§ **Objective**:
Start at the line containing "Model this object", stop at the line containing "const CUT = 0.3;", and set down every line in that stretch exactly as written, and nothing else.
"""
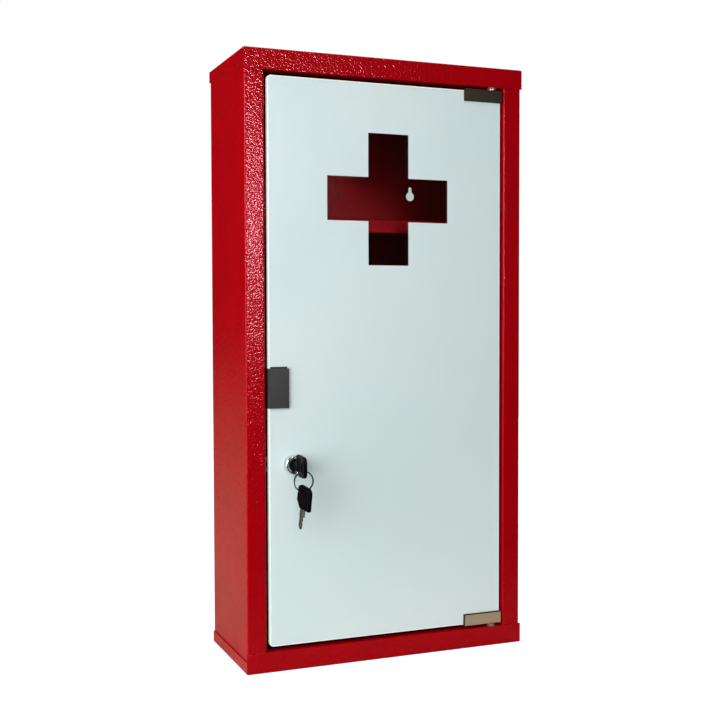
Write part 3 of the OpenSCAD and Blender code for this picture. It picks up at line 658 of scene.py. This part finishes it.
def makeRing(materials):
    # split ring: one wire wound twice, which steps across at the middle of its length; the
    # tube is a small circle carried along that path, drawn in to a dome at each end
    look = ringLook
    lock = lockCentre()
    t = np.linspace(look["gap"], 4 * np.pi - look["gap"], look["rows"])
    step = np.tanh((t - 2 * np.pi) / look["crossing"])
    turn = t + math.radians(look["seam"])
    out = np.stack([np.cos(turn), np.zeros_like(turn), np.sin(turn)], axis=1)
    path = look["radius"] * out + np.stack([np.zeros_like(t), look["pitch"] / 2 * step, np.zeros_like(t)], axis=1)
    fromEnd = look["radius"] * np.minimum(t - t[0], t[-1] - t)
    # the end rows keep a little radius, so that each cap is a face with an area
    wire = look["wire"] * np.sqrt(1 - (1 - np.clip(fromEnd / look["wire"], 0.02, 1)) ** 2)
    around = np.linspace(0, 2 * np.pi, look["around"], endpoint=False)
    tube = path[:, None] + wire[:, None, None] * (np.cos(around)[None, :, None] * out[:, None]
                                                 + np.sin(around)[None, :, None] * np.array([0, 1, 0]))
    tube = tube + np.array([lock[0], keyPlace["ringY"], look["centreZ"]])
    addPiece("splitRing", tube, (False, True), materials["ringSteel"], "ring", ["key_ring"], capped=True)


# lock

# the dish is the sunk face round the plug, from the bore outwards, as radius and depth
barrelLook = {"bore": 5.55, "boreEdge": 0.3, "bezel": 9.5, "bezelLong": 7.0, "lip": 1.35, "lipSteps": 9,
              "bezelFrom": 2.0, "backEdge": 0.5, "barrel": 8.0, "long": 20.1, "endEdge": 0.4, "threadPitch": 1.0,
              "threadDeep": 0.35, "threadFrom": 0.5, "lockFace": -67.8, "around": 120,
              "dish": ((5.55, 1.15), (5.85, 0.8), (6.5, 0.8), (6.75, 0.72), (7.55, 0.14), (7.8, 0.02))}


def makeBarrel(materials):
    # bezel and barrel turned from one bar: a closed profile of radius and depth spun round
    # the lock's axis, with the thread as a wave that slips one pitch for each turn
    look = barrelLook
    lock = lockCentre()
    bore, bezel, barrel, back, end = (look[k] for k in ("bore", "bezel", "barrel", "bezelLong", "long"))
    rim = np.linspace(0, np.pi / 2, look["lipSteps"])
    lip = np.stack([bezel - look["lip"] + look["lip"] * np.sin(rim), look["lip"] * (1 - np.cos(rim))], axis=1)
    depth = np.arange(back + look["threadFrom"], end - look["endEdge"], look["threadPitch"] / 6)
    thread = np.stack([np.full_like(depth, barrel), depth], axis=1)
    # the far edge of the bezel is broken in two small flats
    backEdge = look["backEdge"]
    bezelSide = [(bezel, look["bezelFrom"]), (bezel, back - backEdge),
                 (bezel - 0.3 * backEdge, back - 0.3 * backEdge), (bezel - backEdge, back),
                 (barrel - look["threadDeep"], back)]
    head = np.vstack([[(bore, end - look["boreEdge"])], look["dish"], lip, bezelSide])
    profile = np.vstack([head, thread, [(barrel - look["endEdge"], end), (bore + look["boreEdge"], end)]])
    threaded = slice(len(head), len(head) + len(thread))
    turn = np.linspace(0, 2 * np.pi, look["around"], endpoint=False)
    radius = np.repeat(profile[None, :, 0], len(turn), axis=0)
    wave = profile[None, threaded, 1] / look["threadPitch"] - turn[:, None] / (2 * np.pi)
    radius[:, threaded] -= look["threadDeep"] * (0.5 - 0.5 * np.cos(2 * np.pi * wave))
    points = np.stack([lock[0] + radius * np.cos(turn)[:, None],
                       np.broadcast_to(look["lockFace"] + profile[None, :, 1], radius.shape),
                       lock[1] + radius * np.sin(turn)[:, None]], axis=-1)
    addPiece("lockBarrel", points, (True, True), materials["chrome"], "door", ["lock_barrel"])


# pull

pullLook = {"web": 1.2, "face": 2.0, "outerCorner": 2.2, "cornerSteps": 9, "soft": 0.3, "softSteps": 3}


def makePull(materials):
    # moulded clip over the edge of the pane: its C-shaped outline, rounded at the corner
    # towards the room, is carried upright from its lower to its upper end, and the edges are
    # softened by a bevel
    look = pullLook
    low, high = (np.array(corner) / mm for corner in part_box("pull_clip"))
    turn = np.linspace(np.pi, 1.5 * np.pi, look["cornerSteps"])
    corner = np.stack([low[0] + look["outerCorner"] * (1 + np.cos(turn)),
                       low[1] + look["outerCorner"] * (1 + np.sin(turn))], axis=1)
    inside = low[0] + look["web"]
    outline = np.vstack([corner, [[high[0], low[1]], [high[0], low[1] + look["face"]],
                                  [inside, low[1] + look["face"]], [inside, high[1] - look["face"]],
                                  [high[0], high[1] - look["face"]], [high[0], high[1]], [low[0], high[1]]]])
    shape = (2, len(outline))
    points = np.stack([np.broadcast_to(outline[:, 0], shape), np.broadcast_to(outline[:, 1], shape),
                       np.broadcast_to([[high[2]], [low[2]]], shape)], axis=-1)
    pull = addPiece("edgePull", points, (False, True), materials["charcoal_plastic"], "door",
                    ["pull_clip"], capped=True)
    bevel = pull.modifiers.new("softEdges", "BEVEL")
    bevel.width, bevel.segments, bevel.limit_method = look["soft"] * mm, look["softSteps"], "ANGLE"
    bevel.angle_limit = creaseAngle
    bevel.harden_normals = True


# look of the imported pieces

def dressNodes(materials):
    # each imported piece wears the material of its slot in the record
    slots = {row["node"]: row["material_slot"] for row in frame["record"]["subparts"]}
    for name, node in frame["nodes"].items():
        node.data.materials.clear()
        node.data.materials.append(materials[slots[name]])


scene.view_settings.view_transform = "Standard"
makeCamera()
makeWorld()
makeLamps()
makeFloor()
print("camera, room,", len(lampLook), "lamps and floor set")
materials = makeMaterials()
dressNodes(materials)
print("materials on", len(frame["nodes"]), "packed pieces")
makePane(materials)
makeBarrel(materials)
makePull(materials)
makeKeys(materials)
makeRing(materials)
print("pane, lock, pull, keys and ring built")
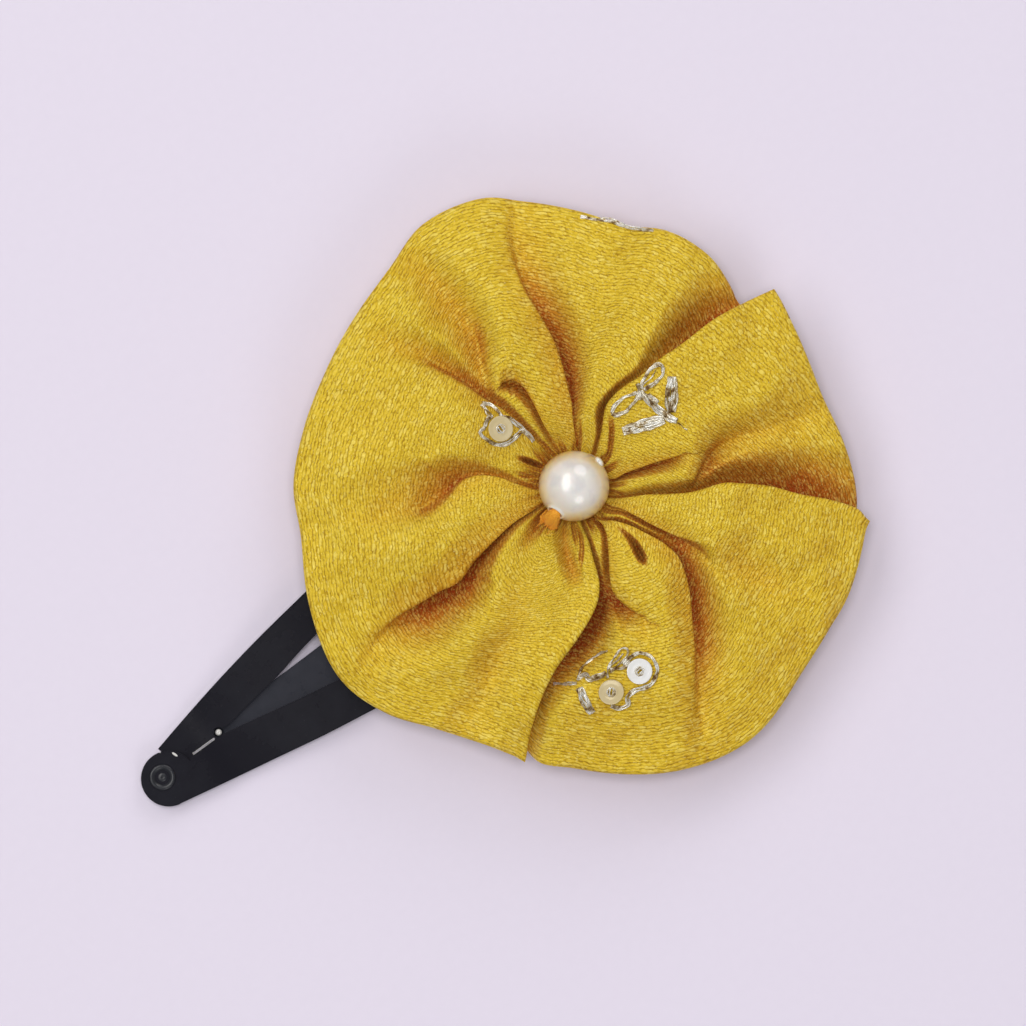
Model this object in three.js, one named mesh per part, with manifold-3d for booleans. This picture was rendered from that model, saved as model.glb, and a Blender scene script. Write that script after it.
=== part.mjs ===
// Flower hair clip: a gathered satin flower with a sewn pearl on a sprung steel snap clip.
// Millimetres, +Z up. The clip lies on its back along X, nose towards -X, and the flower's
// centre stands over the origin, which is on the flat underside of the clip's heel.
import * as THREE from 'three';
import { mergeVertices } from 'three/addons/utils/BufferGeometryUtils.js';
import Module from 'manifold-3d';

const wasm = await Module();
wasm.setup();

// ---------- driving dimensions ----------
const GAP = 0.05; // between pieces that touch
const CUT = 0.3; // across a flexure, where one steel sheet is split into two rigid bodies

const PLATE = 0.6; // painted spring steel
const NOSE = { x: -57.4, r: 3.2 }; // centre and radius of the riveted end
const HEEL = { x: -5, r: 9.8 }; // centre and radius of the closed, wide end
const LEG_FLEX_X = -10; // where the legs bend against the heel
const TONGUE_FLEX_X = -7; // where the tongue bends against the heel
const LEG_INNER = 5; // half the opening between the legs at the heel
const TONGUE_HALF = { root: 3, tip: 2.2 }; // half widths
const TONGUE_TIP_X = -48.9;
const ARCH_END_X = -50; // the legs rise from the heel and come down again here
const LEG_ARCH = 2;
const TONGUE_ARCH = 1.7;
const NOSE_LIFT = 0.75; // height of the legs' underside at the nose, before one laps the other
const LAP = 0.325; // how far the right leg steps up, and the left leg down, to lap at the nose
const SLIT = { y: 0.5, half: 0.15, end: -50.2 }; // between the legs' ends
const NOTCH_R = 0.4; // round notch where the slit opens out
const RIVET = { x: -57.5, y: 0.4, shank: 0.85, hole: 0.9 };

const GLUE = { r: 7.5, thick: 0.95 };
const FELT = { r: 13, thick: 1.2 };
const EYE = 4.8; // radius of the gathered middle, under the pearl
const PEARL = { r: 4, z: 11.5, hole: 0.85 };
const THREAD = 0.6; // radius of the bundle of thread that holds the pearl
const HOLE_TURN = 11; // degrees from X, the way the pearl's hole runs
const HOLE_TILT = 16; // degrees, its nose end up
const SEQUIN = { r: 1.45, hole: 0.35, thick: 0.15 };
const ZARI = 0.22; // radius of the embroidery's metal thread
const TRIM_LIFT = 0.45; // trim above the petals

const GLUE_Z = PLATE + GAP;
const FELT_Z = GLUE_Z + GLUE.thick + GAP;
const FLOWER_Z = FELT_Z + FELT.thick + GAP;

// Section of the flower, radius and height: dished below, crowned above.
const CROWN = [[EYE, 8.4], [8, 10.3], [14, 11.7], [20, 11.9], [26, 11], [31, 9.6], [36, 8]];
const DISH = [[36, 6.9], [FELT.r, FLOWER_Z], [EYE, FLOWER_Z]];

// Each petal's rim, angle in degrees from +X and radius. Each starts and ends at a folded edge.
const PETALS = {
  right_petal: [[-42, 33.8], [-26, 31.2], [-14, 30.3], [-1, 31], [8, 31.8]],
  upper_petal: [
    [8.6, 28.6], [14, 28.9], [22, 30.4], [34, 31.1], [44, 30.4], [56, 31.8], [68, 33.8], [78, 34.7], [86, 34.4],
    [96, 32.3], [110, 31.6], [124, 31.3], [140, 32.1], [154, 31.8], [168, 33.2], [182, 34.7],
    [194, 33.8], [208, 31.5], [218, 31.3], [224, 32],
  ],
  lower_petal: [
    [-135, 31.8], [-124, 32.3], [-110, 34.1], [-96, 35.4], [-82, 34.4], [-69, 33.5], [-56, 33.6],
    [-42, 33.8],
  ],
};

// ---------- materials ----------
const standard = (color, roughness, metalness) => new THREE.MeshStandardMaterial({ color, roughness, metalness });
const blackPaint = standard(0x1d1e22, 0.42, 0.3);
const satin = standard(0xd2ac2e, 0.5, 0);
const felt = standard(0xc9961f, 0.95, 0);
const hotGlue = standard(0xd9a441, 0.35, 0);
const pearlCoat = standard(0xe9dfce, 0.22, 0);
const orangeThread = standard(0xcf7d22, 0.8, 0);
const goldThread = standard(0xbfa66a, 0.4, 0.8);
const sequinFoil = standard(0xe8dfc0, 0.15, 0.6);

// ---------- shape helpers ----------
const radians = THREE.MathUtils.degToRad;
const smooth = (t) => THREE.MathUtils.smoothstep(t, 0, 1);
const polar = (degrees, r) => new THREE.Vector2(r * Math.cos(radians(degrees)), r * Math.sin(radians(degrees)));

// A closed solid of a geometry, for joins and cuts.
function toSolid(geometry) {
  const bare = geometry.clone();
  bare.deleteAttribute('normal');
  bare.deleteAttribute('uv');
  const merged = mergeVertices(bare, 1e-4);
  const triVerts = new Uint32Array(merged.index.array);
  return new wasm.Manifold(new wasm.Mesh({ numProp: 3, vertProperties: merged.attributes.position.array, triVerts }));
}

function toGeometry(solid) {
  const mesh = solid.getMesh();
  const geometry = new THREE.BufferGeometry();
  geometry.setAttribute('position', new THREE.BufferAttribute(new Float32Array(mesh.vertProperties), 3));
  geometry.setIndex(new THREE.BufferAttribute(new Uint32Array(mesh.triVerts), 1));
  geometry.computeVertexNormals();
  return geometry;
}

const prism = (shape, depth, curveSegments = 12) =>
  new THREE.ExtrudeGeometry(shape, { depth, bevelEnabled: false, curveSegments });

// A steel plate of the outline: a bent strip, drawn from the side, cut to the outline's plan.
function bentPlate(shape, liftAt, [from, to], step = 1) {
  const stations = Math.ceil((to - from) / step);
  const xs = Array.from({ length: stations + 1 }, (_, i) => THREE.MathUtils.lerp(from, to, i / stations));
  const under = xs.map((x) => new THREE.Vector2(x, liftAt(x)));
  const over = xs.map((x) => new THREE.Vector2(x, liftAt(x) + PLATE)).reverse();
  const wide = 3 * HEEL.r;
  const strip = prism(new THREE.Shape([...under, ...over]), wide).rotateX(Math.PI / 2).translate(0, wide / 2, 0);
  return toGeometry(toSolid(strip).intersect(toSolid(prism(shape, 10).translate(0, 0, -1))));
}

// A section of [radius, height] points turned round Z.
function turned(section, segments = 32) {
  const points = section.map(([r, z]) => new THREE.Vector2(r, z));
  return new THREE.LatheGeometry(points, segments).rotateX(Math.PI / 2);
}

// A round cord of a radius along a smooth curve through the points.
function cord(points, radius, steps, sides = 6) {
  const section = new THREE.Shape();
  for (let i = 0; i < sides; i++) {
    const a = (2 * Math.PI * i) / sides;
    const place = [radius * Math.cos(a), radius * Math.sin(a)];
    if (i === 0) section.moveTo(...place);
    else section.lineTo(...place);
  }
  const extrudePath = new THREE.CatmullRomCurve3(points);
  return new THREE.ExtrudeGeometry(section, { steps, extrudePath, bevelEnabled: false });
}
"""
§ **Output for this task**:
Model this object in three.js, one named mesh per part, with manifold-3d for booleans. This picture was rendered from that model, saved as model.glb, and a Blender scene script. Write that script after it.
=== part.mjs ===
// Flower hair clip: a gathered satin flower with a sewn pearl on a sprung steel snap clip.
// Millimetres, +Z up. The clip lies on its back along X, nose towards -X, and the flower's
// centre stands over the origin, which is on the flat underside of the clip's heel.
import * as THREE from 'three';
import { mergeVertices } from 'three/addons/utils/BufferGeometryUtils.js';
import Module from 'manifold-3d';

const wasm = await Module();
wasm.setup();

// ---------- driving dimensions ----------
const GAP = 0.05; // between pieces that touch
const CUT = 0.3; // across a flexure, where one steel sheet is split into two rigid bodies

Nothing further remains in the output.